Ruiz Saez, L.; Pacheco Marquez, P. J.; Peinado, J.; Lloret Romero, F. J.; Munoz Rodriguez, S.; Sanjuan Pinilla, J.; Perez Mendoza, D.

Mixed-linkage {beta}-glucans (MLGs) are emerging as promising biopolymers with significant biotechnological potential due to their unique structural and rheological properties. In rhizobia, MLG biosynthesis is controlled by the second messenger cyclic di-GMP (c-di-GMP) and mediated by the bicistronic operon bgsBA. However, the full composition of the biosynthetic machinery and strategies for enhanced production remain incompletely understood. In this study, we demonstrate that the outer membrane protein TolC is essential for MLG production in Sinorhizobium meliloti. Genetic disruption of tolC abolished MLG synthesis, while its complementation restored production.

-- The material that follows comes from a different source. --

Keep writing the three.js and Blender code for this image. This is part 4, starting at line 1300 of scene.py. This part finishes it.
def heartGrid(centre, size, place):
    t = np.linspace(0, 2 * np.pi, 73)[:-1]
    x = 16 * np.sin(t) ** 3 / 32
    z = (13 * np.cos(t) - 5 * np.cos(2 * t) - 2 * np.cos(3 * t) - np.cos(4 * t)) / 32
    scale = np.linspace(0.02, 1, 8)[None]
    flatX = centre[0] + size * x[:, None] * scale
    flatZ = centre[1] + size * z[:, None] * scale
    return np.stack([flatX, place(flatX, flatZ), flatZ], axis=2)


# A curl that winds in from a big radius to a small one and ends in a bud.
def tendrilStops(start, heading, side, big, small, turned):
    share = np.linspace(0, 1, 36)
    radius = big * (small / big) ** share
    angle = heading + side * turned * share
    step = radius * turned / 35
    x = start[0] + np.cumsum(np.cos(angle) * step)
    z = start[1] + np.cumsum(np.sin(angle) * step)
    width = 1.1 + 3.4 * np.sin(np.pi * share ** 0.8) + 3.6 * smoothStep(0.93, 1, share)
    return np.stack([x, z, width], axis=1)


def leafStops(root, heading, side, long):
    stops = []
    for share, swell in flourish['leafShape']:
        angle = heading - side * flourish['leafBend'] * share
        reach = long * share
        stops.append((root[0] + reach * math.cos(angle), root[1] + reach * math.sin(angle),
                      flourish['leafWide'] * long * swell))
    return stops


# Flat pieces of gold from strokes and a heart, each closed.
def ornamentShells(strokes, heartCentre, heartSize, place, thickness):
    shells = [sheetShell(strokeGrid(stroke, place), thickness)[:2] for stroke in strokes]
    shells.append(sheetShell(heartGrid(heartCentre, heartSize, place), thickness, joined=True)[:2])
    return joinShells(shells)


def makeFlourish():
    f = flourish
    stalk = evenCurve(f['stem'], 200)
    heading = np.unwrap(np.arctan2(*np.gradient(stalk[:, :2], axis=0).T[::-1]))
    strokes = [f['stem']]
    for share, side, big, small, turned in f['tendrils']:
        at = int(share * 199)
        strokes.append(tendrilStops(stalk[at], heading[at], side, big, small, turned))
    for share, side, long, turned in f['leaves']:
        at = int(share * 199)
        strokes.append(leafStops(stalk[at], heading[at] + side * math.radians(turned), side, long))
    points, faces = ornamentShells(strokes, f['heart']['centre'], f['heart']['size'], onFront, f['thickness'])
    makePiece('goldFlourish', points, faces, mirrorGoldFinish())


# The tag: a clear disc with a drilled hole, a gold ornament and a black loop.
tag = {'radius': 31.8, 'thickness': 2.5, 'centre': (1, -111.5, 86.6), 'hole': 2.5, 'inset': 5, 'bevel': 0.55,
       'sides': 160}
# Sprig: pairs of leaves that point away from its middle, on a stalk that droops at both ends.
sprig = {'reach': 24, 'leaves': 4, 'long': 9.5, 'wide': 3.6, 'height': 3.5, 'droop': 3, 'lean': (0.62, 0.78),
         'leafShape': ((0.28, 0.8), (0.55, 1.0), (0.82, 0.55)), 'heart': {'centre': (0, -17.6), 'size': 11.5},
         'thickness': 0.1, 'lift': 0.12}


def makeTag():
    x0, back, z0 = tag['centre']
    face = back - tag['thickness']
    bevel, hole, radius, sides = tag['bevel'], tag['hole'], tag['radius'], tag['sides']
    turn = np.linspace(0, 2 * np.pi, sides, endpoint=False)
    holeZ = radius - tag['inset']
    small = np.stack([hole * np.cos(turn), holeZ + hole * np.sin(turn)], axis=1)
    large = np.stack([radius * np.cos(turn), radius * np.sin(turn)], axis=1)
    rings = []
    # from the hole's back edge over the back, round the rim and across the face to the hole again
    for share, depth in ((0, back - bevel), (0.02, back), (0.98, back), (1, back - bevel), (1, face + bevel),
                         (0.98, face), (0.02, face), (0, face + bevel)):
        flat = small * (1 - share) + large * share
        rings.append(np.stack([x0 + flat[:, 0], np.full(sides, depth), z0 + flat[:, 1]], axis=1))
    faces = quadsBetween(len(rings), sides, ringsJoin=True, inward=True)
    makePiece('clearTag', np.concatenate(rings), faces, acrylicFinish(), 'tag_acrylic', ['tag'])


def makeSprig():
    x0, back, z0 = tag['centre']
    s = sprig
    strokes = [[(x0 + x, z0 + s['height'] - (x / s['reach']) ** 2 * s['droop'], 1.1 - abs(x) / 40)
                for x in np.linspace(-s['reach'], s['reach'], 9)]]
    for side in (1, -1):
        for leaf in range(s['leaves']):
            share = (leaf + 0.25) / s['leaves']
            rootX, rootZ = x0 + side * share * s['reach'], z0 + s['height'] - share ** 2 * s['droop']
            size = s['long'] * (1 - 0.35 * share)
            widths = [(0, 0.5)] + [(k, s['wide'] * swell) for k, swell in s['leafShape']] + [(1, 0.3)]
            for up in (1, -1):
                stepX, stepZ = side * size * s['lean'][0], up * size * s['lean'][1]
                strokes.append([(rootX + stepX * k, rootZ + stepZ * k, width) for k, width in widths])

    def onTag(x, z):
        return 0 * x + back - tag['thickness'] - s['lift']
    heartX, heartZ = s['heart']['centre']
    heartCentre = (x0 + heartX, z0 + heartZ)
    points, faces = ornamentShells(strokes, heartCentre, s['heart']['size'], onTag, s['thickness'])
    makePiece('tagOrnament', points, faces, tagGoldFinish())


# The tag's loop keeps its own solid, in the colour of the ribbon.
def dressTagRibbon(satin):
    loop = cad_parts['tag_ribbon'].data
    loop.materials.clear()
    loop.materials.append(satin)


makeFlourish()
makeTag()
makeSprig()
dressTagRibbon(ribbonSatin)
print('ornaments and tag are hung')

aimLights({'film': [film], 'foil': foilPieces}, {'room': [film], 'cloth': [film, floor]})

We propose that TolC forms a tripartite complex with BgsA and BgsB, enabling efficient polymer synthesis and export. Furthermore, co-overexpression of tolC, bgsBA, and a constitutively active diguanylate cyclase (pleD*) yielded a 10-fold increase of MLG over a control plasmid without tolC, reaching up to ~10 g/L under bioreactor conditions. Additionally, this genetic module enabled de novo MLG production in otherwise non-producer rhizobial hosts (e.g. Mesorhizobium japonicum), allowing bacterial chassis exchanges and highlighting its portability and potential for synthetic biology applications. Overall, our findings identify TolC as a key component of the MLG biosynthetic machinery and provide a robust platform for the scalable production of this valuable biopolymer.